Being human is hard. We react badly at times towards people we love. We make mistakes. And (if) time is linear, we must make amends quickly. I know my dad wishes he could turn back time and eliminate the moment that precipitated the trouble. But, that isn’t possible, so he did what he had to do. And I watched, getting instructions on how to be human.
Thank you to Two Writing Teachers Blog, to Anna, Beth, Betsy, Dana, Stacey and Tara, for this spaceto share the small moments that construct and constrain our lives. Read more slices here.
Thank you, wonderful sharing. My family is healing from an incident too.
Such a heartfelt piece, Julieanne. I like how you put confusion at the center of your story. We’ve had holidays like this in our family – not many, but it’s happened – and it hurts. Sounds like your family is really close and already on the way to working it out. Love (and time) heal wounds. 🙂
We’ve all been there in some way or another. There’s something incredibly raw,real, and honest about mistakes. Admitting mistakes confirms just how human we are. Thank you for sharing your story. You reminded us that it is okay to make mistakes and you are never to old to admit you’ve made a mistake.
I love the words your father said, and the love that moved him to make things right. Love, I sometimes feel, is all about confusion. And it takes courage to look for clarity within the tangles of confusion. So glad things are in a better place!

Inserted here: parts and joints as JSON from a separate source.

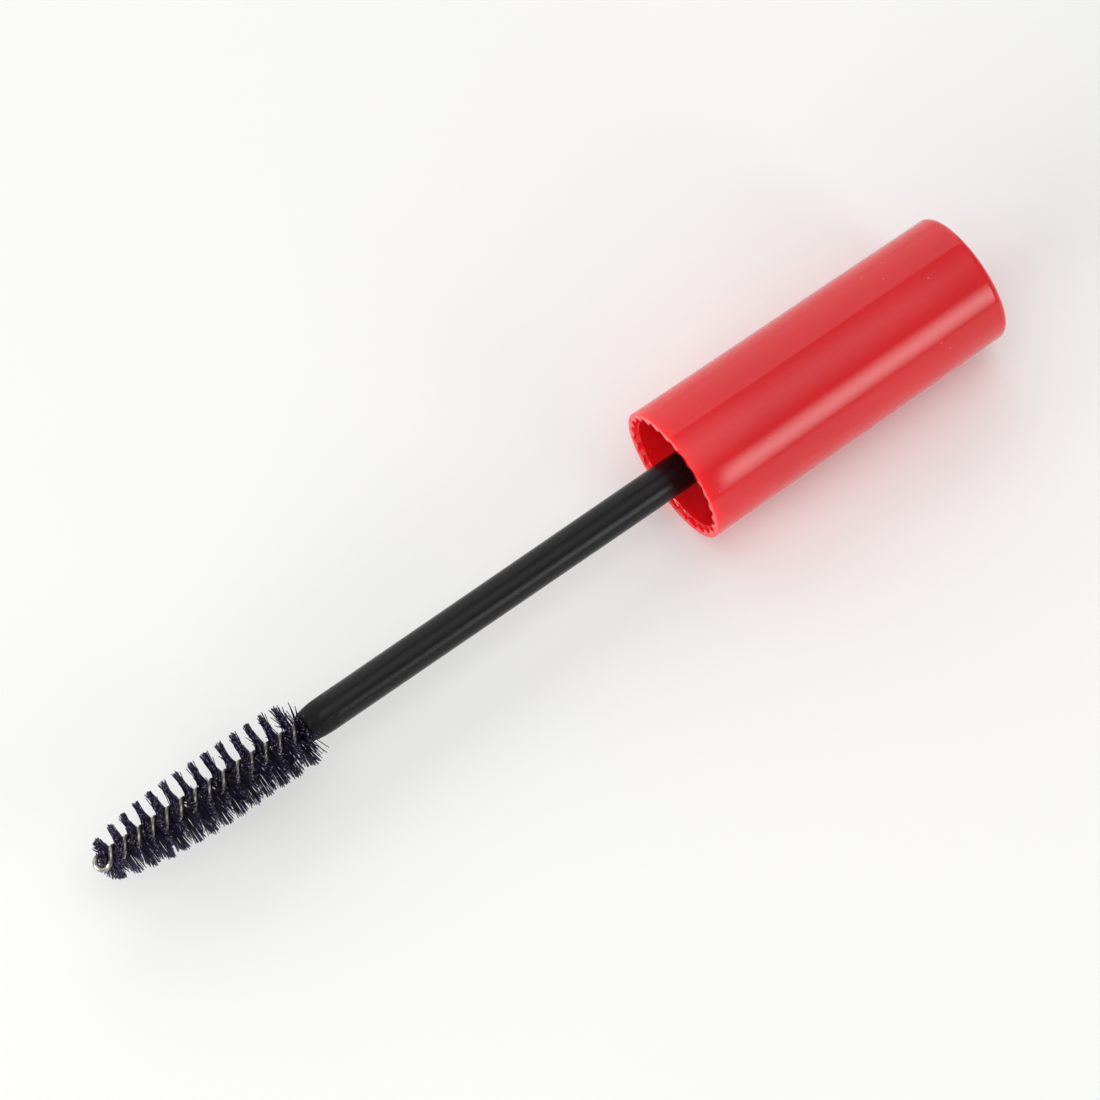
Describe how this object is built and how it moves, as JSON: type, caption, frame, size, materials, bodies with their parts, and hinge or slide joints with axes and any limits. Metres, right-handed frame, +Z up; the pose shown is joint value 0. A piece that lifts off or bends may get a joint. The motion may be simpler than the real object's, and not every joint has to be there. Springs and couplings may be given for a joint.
{
  "type": "mascara applicator",
  "caption": "Screw cap with a toothed, threaded mouth and a slim rod that carries a twisted-wire mascara brush.",
  "frame": {"origin": "centre of the bounding box's bottom, on the surface that the cap's side rests on", "axes": "+X along the wand from the brush tip to the cap's closed end, +Z up"},
  "size_m": [0.1159, 0.016, 0.016],
  "materials": {
    "cap_plastic": "moulded gloss, coral red, slightly translucent",
    "rod_plastic": "moulded satin gloss, black",
    "washer_foam": "closed-cell polyethylene foam, charcoal",
    "wire_steel": "drawn stainless wire",
    "bristle_nylon": "drawn nylon fibre, violet black"
  },
  "bodies": {
    "root": {"cap": "cap_plastic", "rod": "rod_plastic", "seal_washer": "washer_foam", "twisted_wire": "wire_steel", "bristle_bundle_01": "bristle_nylon", "bristle_bundle_02": "bristle_nylon", "bristle_bundle_03": "bristle_nylon", "bristle_bundle_04": "bristle_nylon", "bristle_bundle_05": "bristle_nylon", "bristle_bundle_06": "bristle_nylon", "bristle_bundle_07": "bristle_nylon", "bristle_bundle_08": "bristle_nylon", "bristle_bundle_09": "bristle_nylon", "bristle_bundle_10": "bristle_nylon", "bristle_bundle_11": "bristle_nylon", "bristle_bundle_12": "bristle_nylon", "bristle_bundle_13": "bristle_nylon", "bristle_bundle_14": "bristle_nylon", "bristle_bundle_15": "bristle_nylon"}
  },
  "joints": []
}
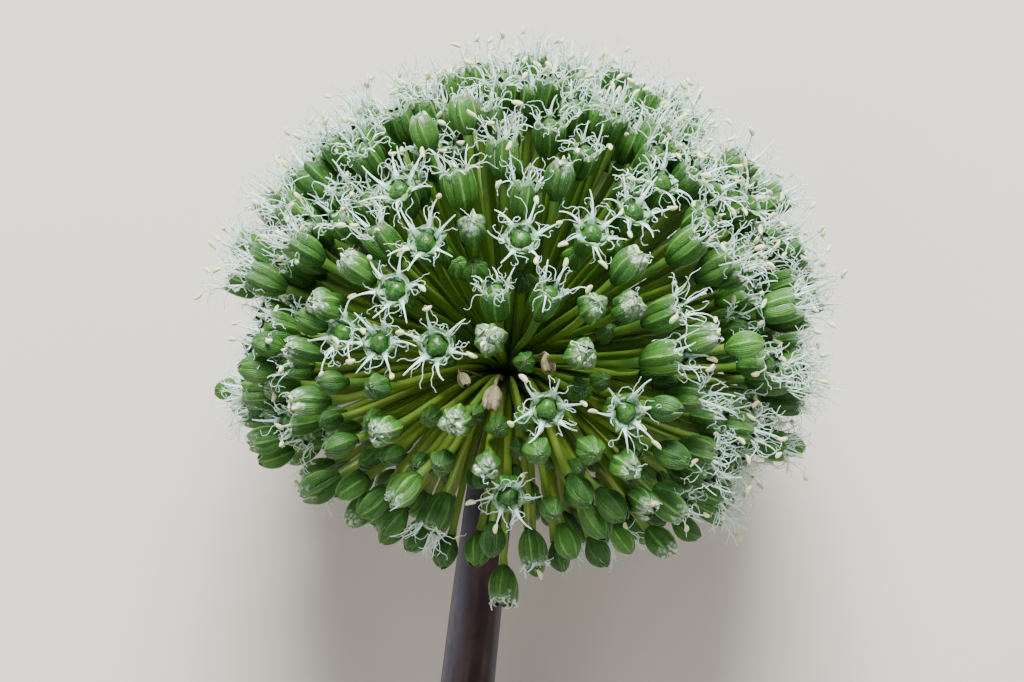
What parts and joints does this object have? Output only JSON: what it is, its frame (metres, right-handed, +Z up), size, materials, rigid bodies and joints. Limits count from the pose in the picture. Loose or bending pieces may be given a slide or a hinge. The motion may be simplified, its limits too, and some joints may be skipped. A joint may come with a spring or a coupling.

A wonderful lesson for everyone, your readers included. Thank you for sharing such a heartfelt story.
I think your dad must be a wonderful person, Julieanne. Making amends is not easy, and he thought again and made things better. What a lesson for all of you, and us. So great of you to share!
I would love to meet your parents. Mine are 78 and 81 and they are slowing down considerably. They are both healthy and sharp, but this slowing down, this fear that seems to be settling in is disconcerting to me. I am accustomed to their strength and energy. Thanks for giving us a piece of your heart in your writing. I think I need to be more patient and try not to miscommunicate.
Beautiful piece, Julieanne. I’m sorry about Christmas, but what a wonderful father you have to reach out and make it better. Holidays can be so full of joy, but so full of pain, also. Anna’s post was a wonderful reminder to value our time, because, yes, it is linear, and we can apologize, but we don’t get the time back. Thank you for such an honest and heartfelt reflection.
“Being human is hard. We react badly at times towards people we love. We make mistakes.” Truer words were never spoken. I can’t tell you how much these three sentences resonated with me.
Like Melanie said, we have to value the time we have with those we love since we can never get it back.
I think this line,”the limited nature of time can magnify our imperfections,” is so powerful. My dad will be 87 in a few months. My 94 year old uncle died during the holidays, and it seems their generation, the “greatest generation” is disappearing before my very eyes. Nothing can stop time, so each moment, each celebration, each missed opportunity, has such magnitude. Thanks for sharing your story!
Julieanne, thank you for this beautiful, heartfelt post. Admitting mistakes is hard, apologizing for them is even harder. Your father is an example to us all.